O principal motivo das mazelas na organização da Copa é a falta de um comando que, a exemplo da Autoridade Pública Olímpica, prevista para tocar a Olimpíada Rio 2016, concentre o poder executivo sobre todos os envolvidos na empreitada. Até aqui, as responsabilidades em relação à Copa estão pulverizadas entre União, estados e municípios, além da Fifa e dos clubes donos de estádio — neste momento, o governo cogita criar uma comissão especial de monitoramento das obras a ser coordenada pelo Ministério do Planejamento. Nesse emaranhado, a figura do ministro do Esporte, Orlando Silva, tem se mostrado apagada.

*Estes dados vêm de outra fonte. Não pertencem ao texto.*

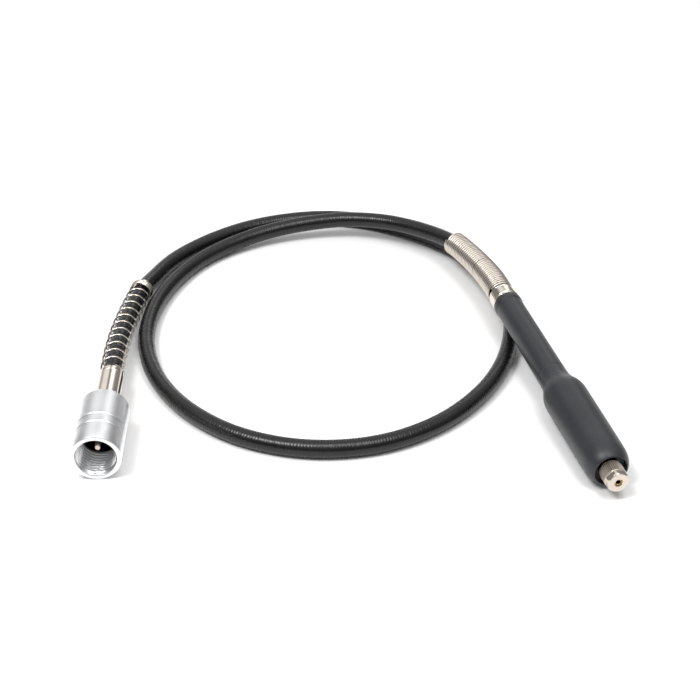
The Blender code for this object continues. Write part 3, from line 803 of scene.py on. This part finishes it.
REAR_FERRULE = [
    (6.75, -5.2), (7.0, -5.0), (7.0, -4.35), (6.8, -4.2), (6.8, -3.95), (7.25, -3.75),
    (7.25, 2.1), (7.0, 2.35), (7.0, 3.1), (5.3, 3.1), (5.3, 14.0),
    (3.5, 14.0), (3.5, 3.2), (4.85, 3.2), (4.85, -5.2),
]
fit(turned("rear_ferrule_ring", fillet(REAR_FERRULE, 0.16), FINE["nickel"], HAND_AXES, 128),
    "handpiece", "rear_ferrule")

# rubber sleeve, from the rear lip to the nose and back along the inside
GRIP = (
    # rear lip
    smooth_profile([(7.0, 3.6), (7.36, 3.8), (7.47, 4.4), (7.47, 6.2), (7.42, 7.1),
                    (7.22, 7.8), (7.13, 8.6)], step=0.15)
    # slim neck
    + smooth_profile([(7.11, 9.2), (7.12, 22.0), (7.18, 42.0), (7.26, 60.0),
                      (7.29, 69.0)], step=1.2)
    # fine line round the neck
    + [(7.30, 69.9), (7.21, 70.1), (7.21, 70.25), (7.32, 70.45)]
    # flare
    + smooth_profile([(7.33, 71.0), (7.40, 74.0), (7.56, 76.8), (7.84, 78.4)], step=0.3)
    # crease
    + [(7.95, 78.8), (7.90, 79.0), (8.02, 79.25)]
    # shoulder
    + smooth_profile([(8.10, 79.4), (8.45, 80.6), (8.95, 82.1), (9.70, 84.1),
                      (10.28, 86.0), (10.66, 88.2), (10.78, 91.0)], step=0.3)
    # thick body
    + smooth_profile([(10.77, 94.0), (10.74, 105.0), (10.66, 120.0), (10.59, 132.0),
                      (10.54, 136.2)], step=1.5)
    # rounded nose
    + smooth_profile([(10.52, 137.2), (10.45, 138.7), (10.22, 140.4), (9.86, 142.0),
                      (9.38, 143.35), (8.84, 144.4), (8.34, 145.1), (7.98, 145.45),
                      (7.74, 145.52), (7.60, 145.3), (7.56, 144.7)], step=0.12)
    # inside
    + [(7.6, 142.4), (8.6, 142.4), (9.7, 140.6), (9.7, 88.4), (6.6, 82.9), (6.6, 3.6)])


def moulded(angle, r, z):
    """Faint lengthwise unevenness of a soft moulding."""
    soft = 0.012 * np.sin(3 * angle + z * 0.05) + 0.010 * np.sin(5 * angle - z * 0.11 + 1.3)
    return np.where(r > 7.0, r + soft * np.clip((r - 7.0) / 0.1, 0, 1), r)


fit(turned("rubber_sleeve", GRIP, FINE["rubber"], HAND_AXES, 128, shape=moulded, sharp=50.0),
    "handpiece", "grip_sleeve")

NOSE_RING = [
    (7.5, 137.0), (7.5, 142.6), (6.4, 142.6), (6.1, 142.2),
    (4.9, 142.2), (4.5, 141.8), (4.5, 137.0),
]
fit(turned("nose_ring_black", fillet(NOSE_RING, 0.15), FINE["black"], HAND_AXES, 96),
    "handpiece", "nose_ring")

# collet nut: knurled rear running into a hexagonal front with a small chamfer
KNURL_RADIUS, KNURL_DEPTH, KNURL_TEETH = 5.46, 0.50, 38
HEX_HALF_FLATS, HEX_CORNER = 4.92, 5.40
COLLET_NUT_FRONT = 154.3
COLLET_NUT_OUTLINE = (
    [(5.05, 144.4), (5.35, 144.6)]
    + [(KNURL_RADIUS, z) for z in np.linspace(144.8, 150.7, 17)]
    + [(KNURL_RADIUS, z) for z in np.linspace(150.8, 151.5, 7)]
    + [(KNURL_RADIUS, z) for z in np.linspace(151.7, 154.29, 17)]
    + [(4.45, COLLET_NUT_FRONT), (2.05, COLLET_NUT_FRONT), (1.86, 154.12), (1.86, 152.5),
       (4.4, 152.0), (4.4, 144.4)])


def collet_nut_shape(angle, r, z):
    sixth = np.pi / 3
    from_flat = (angle - math.radians(15.0) + sixth / 2) % sixth - sixth / 2
    hexagon = np.minimum(HEX_HALF_FLATS / np.cos(from_flat), HEX_CORNER)
    front = np.minimum(hexagon, 4.72 + (COLLET_NUT_FRONT - z) * 0.85)
    tooth = np.abs(((angle * KNURL_TEETH / TURN) % 1.0) * 2 - 1)
    ends = np.clip((z - 144.6) / 0.3, 0, 1) * np.clip((150.9 - z) / 0.4, 0, 1)
    knurl = KNURL_RADIUS - KNURL_DEPTH * tooth * ends
    blend = np.clip((z - 150.8) / 0.6, 0, 1)
    blend = blend * blend * (3 - 2 * blend)
    return np.where(r > 4.9, np.minimum(r, knurl * (1 - blend) + front * blend), r)


fit(turned("collet_nut_hex", COLLET_NUT_OUTLINE, FINE["collet_nut"], HAND_AXES, 240,
           shape=collet_nut_shape, sharp=24.0),
    "collet_nut", "collet_nut")

COLLET = [
    (1.95, 124.0), (1.95, 148.2), (2.7, 150.8), (2.7, 151.4), (1.74, 152.2),
    (1.74, 153.5), (1.28, 153.6), (1.2, 153.4), (1.2, 124.0),
]


def saw_blade(name, turn_degrees):
    """A thin box through the handpiece axis."""
    half_width, half_thickness, rear, front = 4.0, 0.14, 138.0, 156.0
    verts = [(i * half_width * MM, j * half_thickness * MM, z * MM)
             for z in (rear, front) for j in (-1, 1) for i in (-1, 1)]
    faces = [(0, 2, 3, 1), (4, 5, 7, 6), (0, 1, 5, 4), (2, 6, 7, 3), (0, 4, 6, 2), (1, 3, 7, 5)]
    mesh = bpy.data.meshes.new(name)
    mesh.from_pydata(verts, [], faces)
    mesh.attributes.new("local", 'FLOAT_VECTOR', 'POINT')
    blade = bpy.data.objects.new(name, mesh)
    scene.collection.objects.link(blade)
    blade.matrix_world = HAND_AXES @ Matrix.Rotation(math.radians(turn_degrees), 4, 'Z')
    return blade


def split_collet():
    """A collet whose front is sawn into four by two crossed cuts."""
    collet = turned("split_collet", fillet(COLLET, 0.08), FINE["brass"], HAND_AXES, 64)
    blades = []
    for i in range(2):
        blade = saw_blade("collet_saw_%d" % i, 20 + 90 * i)
        blades.append(blade)
        cut = collet.modifiers.new("saw_%d" % i, 'BOOLEAN')
        cut.operation = 'DIFFERENCE'
        cut.solver = 'EXACT'
        cut.object = blade
    bpy.context.view_layer.update()
    depsgraph = bpy.context.evaluated_depsgraph_get()
    sawn = bpy.data.meshes.new_from_object(collet.evaluated_get(depsgraph))
    collet.modifiers.clear()
    collet.data = sawn
    sawn.set_sharp_from_angle(angle=math.radians(35))
    for blade in blades:
        bpy.data.objects.remove(blade, do_unlink=True)
    return collet


fit(split_collet(), "collet", "collet")


# ------------------------------------------------------------------- stage
def white_floor():
    z = -0.0002                         # just under the object
    mesh = bpy.data.meshes.new("floor")
    mesh.from_pydata([(-4, -3, z), (4, -3, z), (4, 5, z), (-4, 5, z)], [], [(0, 1, 2, 3)])
    floor = bpy.data.objects.new("floor", mesh)
    scene.collection.objects.link(floor)
    n = Shader("floor_white", stored=False)
    n.set("Base Color", n.mix(n.noise(scale=3.0, detail=2.0),
                              (0.90, 0.90, 0.90), (0.91, 0.91, 0.91)))
    n.set("Roughness", 0.6)
    n.set("Specular IOR Level", 0.2)
    mesh.materials.append(n.material)


def softbox(name, location, size, energy, target=(0, 0, 0), colour=(1, 1, 1)):
    light = bpy.data.lights.new(name, 'AREA')
    light.shape = 'RECTANGLE'
    light.size, light.size_y = size
    light.energy = energy
    light.color = colour
    ob = bpy.data.objects.new(name, light)
    ob.location = location
    aim = Vector(target) - Vector(location)
    ob.rotation_euler = aim.to_track_quat('-Z', 'Y').to_euler()
    scene.collection.objects.link(ob)


white_floor()
softbox("key_left", location=(-0.58, -0.50, 1.28), size=(0.50, 0.45), energy=12.5)
softbox("key_right", location=(0.22, -0.35, 1.42), size=(0.46, 0.46), energy=4.4)
softbox("front_key", location=(0.48, -0.68, 1.23), size=(0.40, 0.30), energy=3.0,
        target=(0.05, -0.1, 0), colour=(1.0, 0.985, 0.965))


def studio_world():
    """A pale studio all round, with upright screens behind the object (+Y) and a
    dimmer side behind the camera (-Y)."""
    world = bpy.data.worlds.new("studio")
    scene.world = world
    world.use_nodes = True
    nodes, link = world.node_tree.nodes, world.node_tree.links.new
    background = nodes["Background"]
    coordinates = nodes.new("ShaderNodeTexCoord")
    direction = nodes.new("ShaderNodeSeparateXYZ")
    link(coordinates.outputs["Generated"], direction.inputs["Vector"])

    def ramp(name, axis, low, stops):
        """Grey levels by one direction axis, from low to 1: (place, level)."""
        span = nodes.new("ShaderNodeMapRange")
        span.inputs["From Min"].default_value = low
        span.inputs["From Max"].default_value = 1.0
        link(direction.outputs[axis], span.inputs["Value"])
        node = nodes.new("ShaderNodeValToRGB")
        node.name = name
        elements = node.color_ramp.elements
        while len(elements) < len(stops):
            elements.new(0.5)
        for element, (place, level) in zip(elements, stops):
            element.position = (place - low) / (1.0 - low)
            element.color = (level, level, level, 1.0)
        link(span.outputs["Result"], node.inputs["Fac"])
        return node.outputs["Color"]

    def mix(a, b, factor=None):
        """Blends two colours by a factor, or multiplies them if there is none."""
        node = nodes.new("ShaderNodeMix")
        node.data_type = 'RGBA'
        if factor is None:
            node.blend_type = 'MULTIPLY'
            node.inputs[0].default_value = 1.0
        else:
            link(factor, node.inputs[0])
        link(a, node.inputs[6])
        link(b, node.inputs[7])
        return node.outputs[2]

    screens = ramp("screens", "X", -1.0, [
        (-0.95, 0.15), (-0.62, 0.10), (-0.50, 0.22), (-0.42, 0.50), (-0.16, 0.52),
        (-0.09, 0.14), (0.00, 0.12), (0.06, 0.80), (0.24, 0.85), (0.32, 0.16),
        (0.50, 0.10), (0.90, 0.12)])
    height = ramp("height", "Z", 0.0, [(0.0, 0.15), (0.35, 0.24), (0.62, 0.44), (1.0, 0.54)])
    depth = ramp("depth", "Y", -1.0, [(-0.9, 0.0), (-0.45, 0.1), (-0.15, 0.8), (0.3, 1.0)])
    upper = ramp("upper", "Z", 0.0, [(0.50, 1.0), (0.72, 0.0)])
    behind = mix(height, screens, factor=mix(upper, depth))
    front = ramp("front", "Y", -1.0, [(-0.85, 0.45), (-0.45, 0.60), (-0.05, 1.0)])
    link(mix(behind, front), background.inputs["Color"])
    background.inputs["Strength"].default_value = 2.0


def add_camera():
    """Looks along +Y and 32 degrees down."""
    data = bpy.data.cameras.new("camera")
    camera = bpy.data.objects.new("camera", data)
    data.sensor_width = 36.0
    data.lens = 77.7085714
    data.clip_start = 0.01
    data.shift_y = 0.000428571
    camera.location = (SHIFT[0] * MM, (-662.5 + SHIFT[1]) * MM, 0.414)
    camera.rotation_euler = (math.radians(90.0 - 32.0), 0.0, 0.0)
    scene.collection.objects.link(camera)
    scene.camera = camera


studio_world()
add_camera()
scene.view_settings.view_transform = 'Standard'

bpy.context.view_layer.update()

Ele acumula a chefia do comitê gestor da Copa, que formalmente deveria coordenar a organização, com foco nos projetos dos estádios. Como se vê, seu trabalho ainda não mostra resultados. Procurado por EXAME, o ministro preferiu não se pronunciar. Ao mesmo tempo em que falta gestão, sobra politicagem.
Um bom exemplo é o número excessivo de 12 cidades-sede, definido por Ricardo Teixeira, presidente da Confederação Brasileira de Futebol e representante da Fifa, para agradar a políticos e cartolas locais. O número suficiente de sedes seria oito, a quantidade de grupos de seleções que disputarão o torneio.
O excesso preocupa porque, após a Copa, dificilmente cidades como Manaus, Cuiabá, Natal e Fortaleza terão público suficiente em jogos e shows para bancar suas caríssimas arenas. A situação evidencia a urgência de tomada de decisões firmes e racionais na preparação para a Copa. A cada dia perdido, crescem os custos das obras — e o risco de o país do futebol passar vexame como anfitrião do maior evento esportivo do mundo.